==== Material provided ====
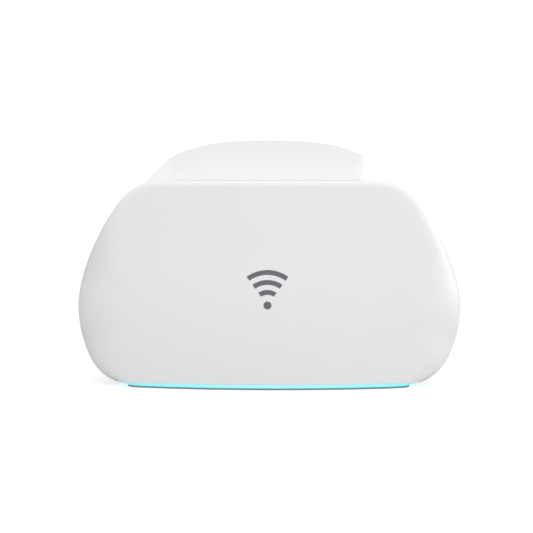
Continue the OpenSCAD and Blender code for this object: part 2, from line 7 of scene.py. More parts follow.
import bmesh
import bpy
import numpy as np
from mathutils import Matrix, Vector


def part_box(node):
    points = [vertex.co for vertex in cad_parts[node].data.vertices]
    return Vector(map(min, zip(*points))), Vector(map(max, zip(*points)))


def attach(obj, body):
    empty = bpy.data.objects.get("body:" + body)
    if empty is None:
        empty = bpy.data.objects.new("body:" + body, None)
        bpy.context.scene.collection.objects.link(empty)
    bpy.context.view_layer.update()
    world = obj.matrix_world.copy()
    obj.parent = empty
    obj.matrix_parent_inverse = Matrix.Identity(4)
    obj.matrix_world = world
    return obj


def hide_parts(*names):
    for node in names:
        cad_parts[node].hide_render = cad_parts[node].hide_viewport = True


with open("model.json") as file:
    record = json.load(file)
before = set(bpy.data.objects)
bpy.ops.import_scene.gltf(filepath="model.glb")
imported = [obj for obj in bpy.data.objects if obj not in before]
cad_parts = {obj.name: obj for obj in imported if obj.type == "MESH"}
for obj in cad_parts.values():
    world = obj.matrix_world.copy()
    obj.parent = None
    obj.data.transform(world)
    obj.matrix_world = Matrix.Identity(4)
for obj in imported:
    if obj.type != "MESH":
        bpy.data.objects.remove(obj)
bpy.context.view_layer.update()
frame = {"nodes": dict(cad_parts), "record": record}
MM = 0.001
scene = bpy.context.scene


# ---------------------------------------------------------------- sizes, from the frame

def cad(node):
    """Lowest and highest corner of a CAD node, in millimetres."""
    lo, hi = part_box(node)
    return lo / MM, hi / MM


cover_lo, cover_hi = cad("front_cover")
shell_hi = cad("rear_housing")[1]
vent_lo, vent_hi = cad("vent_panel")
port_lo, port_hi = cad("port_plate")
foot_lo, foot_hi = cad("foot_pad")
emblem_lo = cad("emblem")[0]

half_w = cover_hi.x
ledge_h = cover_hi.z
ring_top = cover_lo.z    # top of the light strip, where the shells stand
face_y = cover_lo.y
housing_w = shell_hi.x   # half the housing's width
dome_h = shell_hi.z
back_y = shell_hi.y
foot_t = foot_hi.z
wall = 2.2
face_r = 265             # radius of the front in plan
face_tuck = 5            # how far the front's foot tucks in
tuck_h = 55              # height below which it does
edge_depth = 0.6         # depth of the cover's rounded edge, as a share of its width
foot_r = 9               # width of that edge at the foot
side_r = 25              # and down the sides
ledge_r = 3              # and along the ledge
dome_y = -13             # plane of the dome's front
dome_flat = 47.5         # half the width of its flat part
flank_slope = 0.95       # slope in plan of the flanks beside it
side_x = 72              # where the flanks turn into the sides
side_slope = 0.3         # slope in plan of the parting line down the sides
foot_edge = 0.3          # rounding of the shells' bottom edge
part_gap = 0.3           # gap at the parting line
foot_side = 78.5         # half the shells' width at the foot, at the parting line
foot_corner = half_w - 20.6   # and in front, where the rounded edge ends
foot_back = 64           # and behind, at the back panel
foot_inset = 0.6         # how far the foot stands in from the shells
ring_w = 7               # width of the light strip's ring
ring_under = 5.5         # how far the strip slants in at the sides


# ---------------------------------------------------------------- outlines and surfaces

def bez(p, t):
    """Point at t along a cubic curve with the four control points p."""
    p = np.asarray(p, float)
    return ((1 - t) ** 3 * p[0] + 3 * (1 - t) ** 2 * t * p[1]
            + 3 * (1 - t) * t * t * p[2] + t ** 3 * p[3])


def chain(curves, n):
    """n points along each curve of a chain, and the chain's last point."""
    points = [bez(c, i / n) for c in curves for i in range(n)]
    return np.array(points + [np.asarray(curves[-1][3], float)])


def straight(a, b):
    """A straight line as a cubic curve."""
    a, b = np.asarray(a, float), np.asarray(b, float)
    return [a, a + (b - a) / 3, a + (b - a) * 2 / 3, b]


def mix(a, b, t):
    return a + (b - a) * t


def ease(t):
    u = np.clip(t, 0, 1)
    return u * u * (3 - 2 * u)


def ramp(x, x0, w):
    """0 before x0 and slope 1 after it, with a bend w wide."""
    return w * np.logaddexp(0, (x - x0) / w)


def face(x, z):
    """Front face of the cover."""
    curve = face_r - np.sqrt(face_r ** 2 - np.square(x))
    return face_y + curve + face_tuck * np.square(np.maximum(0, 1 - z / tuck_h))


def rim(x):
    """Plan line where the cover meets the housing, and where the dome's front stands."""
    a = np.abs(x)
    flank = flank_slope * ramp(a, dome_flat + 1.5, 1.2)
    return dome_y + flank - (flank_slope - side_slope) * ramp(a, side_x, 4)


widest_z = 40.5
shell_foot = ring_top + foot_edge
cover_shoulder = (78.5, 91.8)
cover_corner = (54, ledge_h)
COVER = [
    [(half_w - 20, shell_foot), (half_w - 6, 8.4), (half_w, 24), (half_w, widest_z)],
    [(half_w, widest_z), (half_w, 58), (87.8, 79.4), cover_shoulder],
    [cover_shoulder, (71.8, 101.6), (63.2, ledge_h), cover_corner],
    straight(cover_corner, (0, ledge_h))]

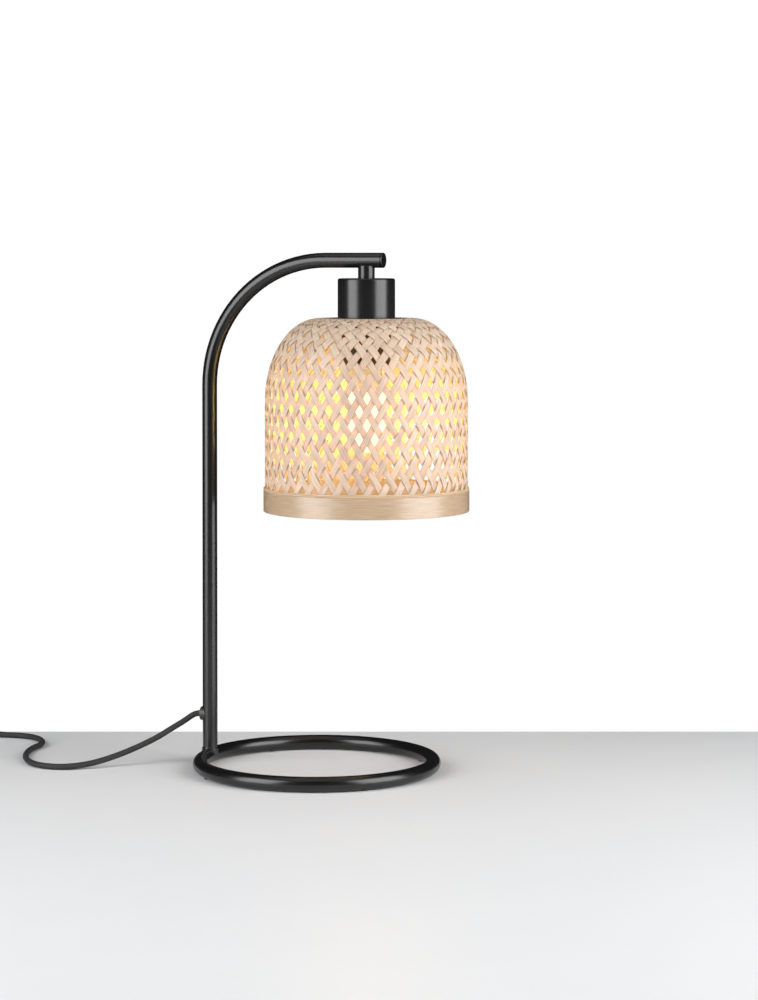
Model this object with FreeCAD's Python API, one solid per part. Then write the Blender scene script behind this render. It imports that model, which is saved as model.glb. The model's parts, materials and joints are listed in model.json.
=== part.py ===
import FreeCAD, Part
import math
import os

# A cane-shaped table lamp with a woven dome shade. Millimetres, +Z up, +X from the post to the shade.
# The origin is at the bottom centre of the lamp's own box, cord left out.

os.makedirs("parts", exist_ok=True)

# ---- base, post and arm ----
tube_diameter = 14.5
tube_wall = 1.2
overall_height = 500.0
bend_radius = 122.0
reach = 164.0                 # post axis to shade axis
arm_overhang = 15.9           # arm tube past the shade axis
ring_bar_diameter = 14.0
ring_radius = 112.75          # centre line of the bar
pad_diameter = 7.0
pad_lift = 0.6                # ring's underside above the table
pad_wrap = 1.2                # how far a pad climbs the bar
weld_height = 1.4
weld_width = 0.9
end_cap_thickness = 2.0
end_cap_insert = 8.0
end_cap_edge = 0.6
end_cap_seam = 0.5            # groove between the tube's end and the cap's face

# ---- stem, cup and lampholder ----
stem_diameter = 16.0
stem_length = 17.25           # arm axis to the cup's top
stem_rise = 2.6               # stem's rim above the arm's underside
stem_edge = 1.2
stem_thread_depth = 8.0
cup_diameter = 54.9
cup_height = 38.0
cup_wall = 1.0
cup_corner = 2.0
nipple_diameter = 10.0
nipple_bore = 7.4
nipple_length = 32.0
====
Write the entire listing out again, word for word.

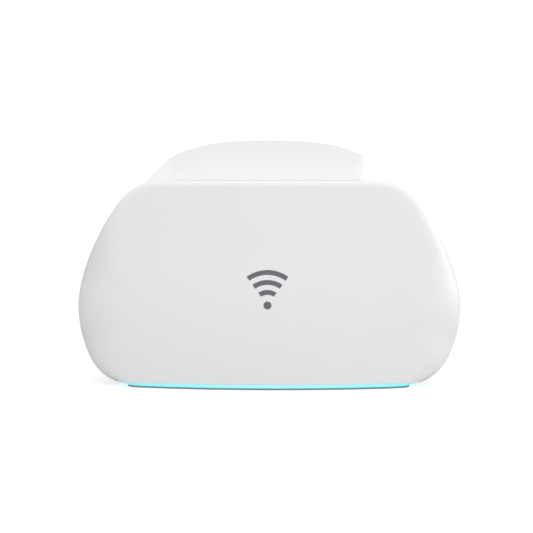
Continue the OpenSCAD and Blender code for this object: part 2, from line 7 of scene.py. More parts follow.
import bmesh
import bpy
import numpy as np
from mathutils import Matrix, Vector


def part_box(node):
    points = [vertex.co for vertex in cad_parts[node].data.vertices]
    return Vector(map(min, zip(*points))), Vector(map(max, zip(*points)))


def attach(obj, body):
    empty = bpy.data.objects.get("body:" + body)
    if empty is None:
        empty = bpy.data.objects.new("body:" + body, None)
        bpy.context.scene.collection.objects.link(empty)
    bpy.context.view_layer.update()
    world = obj.matrix_world.copy()
    obj.parent = empty
    obj.matrix_parent_inverse = Matrix.Identity(4)
    obj.matrix_world = world
    return obj


def hide_parts(*names):
    for node in names:
        cad_parts[node].hide_render = cad_parts[node].hide_viewport = True


with open("model.json") as file:
    record = json.load(file)
before = set(bpy.data.objects)
bpy.ops.import_scene.gltf(filepath="model.glb")
imported = [obj for obj in bpy.data.objects if obj not in before]
cad_parts = {obj.name: obj for obj in imported if obj.type == "MESH"}
for obj in cad_parts.values():
    world = obj.matrix_world.copy()
    obj.parent = None
    obj.data.transform(world)
    obj.matrix_world = Matrix.Identity(4)
for obj in imported:
    if obj.type != "MESH":
        bpy.data.objects.remove(obj)
bpy.context.view_layer.update()
frame = {"nodes": dict(cad_parts), "record": record}
MM = 0.001
scene = bpy.context.scene


# ---------------------------------------------------------------- sizes, from the frame

def cad(node):
    """Lowest and highest corner of a CAD node, in millimetres."""
    lo, hi = part_box(node)
    return lo / MM, hi / MM


cover_lo, cover_hi = cad("front_cover")
shell_hi = cad("rear_housing")[1]
vent_lo, vent_hi = cad("vent_panel")
port_lo, port_hi = cad("port_plate")
foot_lo, foot_hi = cad("foot_pad")
emblem_lo = cad("emblem")[0]

half_w = cover_hi.x
ledge_h = cover_hi.z
ring_top = cover_lo.z    # top of the light strip, where the shells stand
face_y = cover_lo.y
housing_w = shell_hi.x   # half the housing's width
dome_h = shell_hi.z
back_y = shell_hi.y
foot_t = foot_hi.z
wall = 2.2
face_r = 265             # radius of the front in plan
face_tuck = 5            # how far the front's foot tucks in
tuck_h = 55              # height below which it does
edge_depth = 0.6         # depth of the cover's rounded edge, as a share of its width
foot_r = 9               # width of that edge at the foot
side_r = 25              # and down the sides
ledge_r = 3              # and along the ledge
dome_y = -13             # plane of the dome's front
dome_flat = 47.5         # half the width of its flat part
flank_slope = 0.95       # slope in plan of the flanks beside it
side_x = 72              # where the flanks turn into the sides
side_slope = 0.3         # slope in plan of the parting line down the sides
foot_edge = 0.3          # rounding of the shells' bottom edge
part_gap = 0.3           # gap at the parting line
foot_side = 78.5         # half the shells' width at the foot, at the parting line
foot_corner = half_w - 20.6   # and in front, where the rounded edge ends
foot_back = 64           # and behind, at the back panel
foot_inset = 0.6         # how far the foot stands in from the shells
ring_w = 7               # width of the light strip's ring
ring_under = 5.5         # how far the strip slants in at the sides


# ---------------------------------------------------------------- outlines and surfaces

def bez(p, t):
    """Point at t along a cubic curve with the four control points p."""
    p = np.asarray(p, float)
    return ((1 - t) ** 3 * p[0] + 3 * (1 - t) ** 2 * t * p[1]
            + 3 * (1 - t) * t * t * p[2] + t ** 3 * p[3])


def chain(curves, n):
    """n points along each curve of a chain, and the chain's last point."""
    points = [bez(c, i / n) for c in curves for i in range(n)]
    return np.array(points + [np.asarray(curves[-1][3], float)])


def straight(a, b):
    """A straight line as a cubic curve."""
    a, b = np.asarray(a, float), np.asarray(b, float)
    return [a, a + (b - a) / 3, a + (b - a) * 2 / 3, b]


def mix(a, b, t):
    return a + (b - a) * t


def ease(t):
    u = np.clip(t, 0, 1)
    return u * u * (3 - 2 * u)


def ramp(x, x0, w):
    """0 before x0 and slope 1 after it, with a bend w wide."""
    return w * np.logaddexp(0, (x - x0) / w)


def face(x, z):
    """Front face of the cover."""
    curve = face_r - np.sqrt(face_r ** 2 - np.square(x))
    return face_y + curve + face_tuck * np.square(np.maximum(0, 1 - z / tuck_h))


def rim(x):
    """Plan line where the cover meets the housing, and where the dome's front stands."""
    a = np.abs(x)
    flank = flank_slope * ramp(a, dome_flat + 1.5, 1.2)
    return dome_y + flank - (flank_slope - side_slope) * ramp(a, side_x, 4)


widest_z = 40.5
shell_foot = ring_top + foot_edge
cover_shoulder = (78.5, 91.8)
cover_corner = (54, ledge_h)
COVER = [
    [(half_w - 20, shell_foot), (half_w - 6, 8.4), (half_w, 24), (half_w, widest_z)],
    [(half_w, widest_z), (half_w, 58), (87.8, 79.4), cover_shoulder],
    [cover_shoulder, (71.8, 101.6), (63.2, ledge_h), cover_corner],
    straight(cover_corner, (0, ledge_h))]

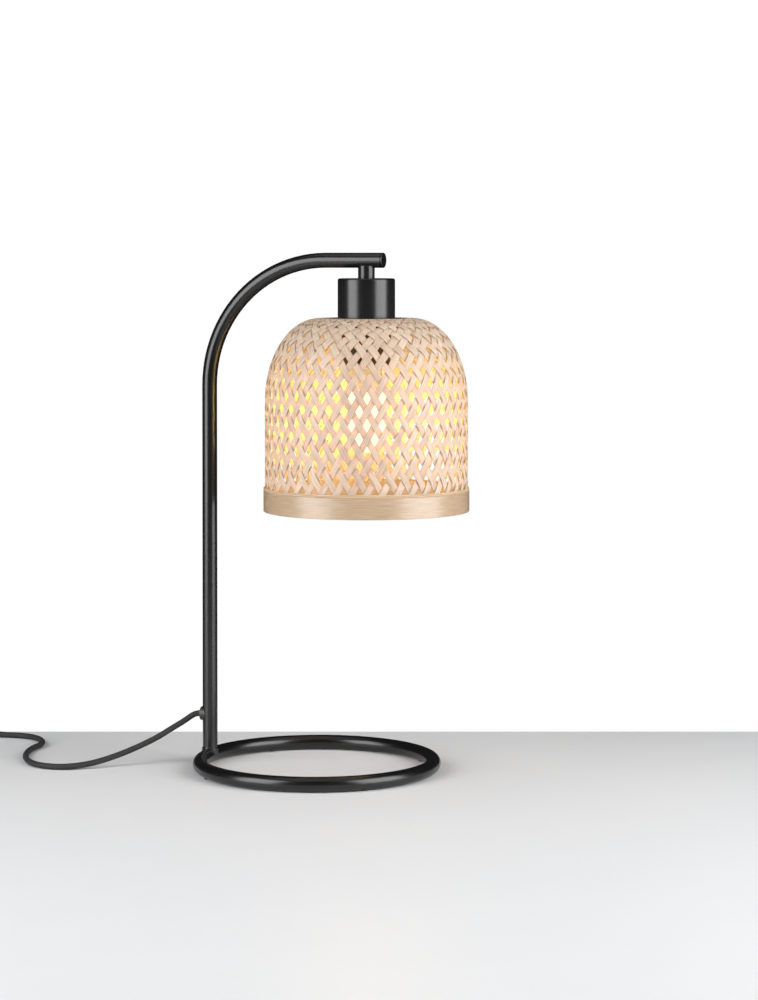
Model this object with FreeCAD's Python API, one solid per part. Then write the Blender scene script behind this render. It imports that model, which is saved as model.glb. The model's parts, materials and joints are listed in model.json.
=== part.py ===
import FreeCAD, Part
import math
import os

# A cane-shaped table lamp with a woven dome shade. Millimetres, +Z up, +X from the post to the shade.
# The origin is at the bottom centre of the lamp's own box, cord left out.

os.makedirs("parts", exist_ok=True)

# ---- base, post and arm ----
tube_diameter = 14.5
tube_wall = 1.2
overall_height = 500.0
bend_radius = 122.0
reach = 164.0                 # post axis to shade axis
arm_overhang = 15.9           # arm tube past the shade axis
ring_bar_diameter = 14.0
ring_radius = 112.75          # centre line of the bar
pad_diameter = 7.0
pad_lift = 0.6                # ring's underside above the table
pad_wrap = 1.2                # how far a pad climbs the bar
weld_height = 1.4
weld_width = 0.9
end_cap_thickness = 2.0
end_cap_insert = 8.0
end_cap_edge = 0.6
end_cap_seam = 0.5            # groove between the tube's end and the cap's face

# ---- stem, cup and lampholder ----
stem_diameter = 16.0
stem_length = 17.25           # arm axis to the cup's top
stem_rise = 2.6               # stem's rim above the arm's underside
stem_edge = 1.2
stem_thread_depth = 8.0
cup_diameter = 54.9
cup_height = 38.0
cup_wall = 1.0
cup_corner = 2.0
nipple_diameter = 10.0
nipple_bore = 7.4
nipple_length = 32.0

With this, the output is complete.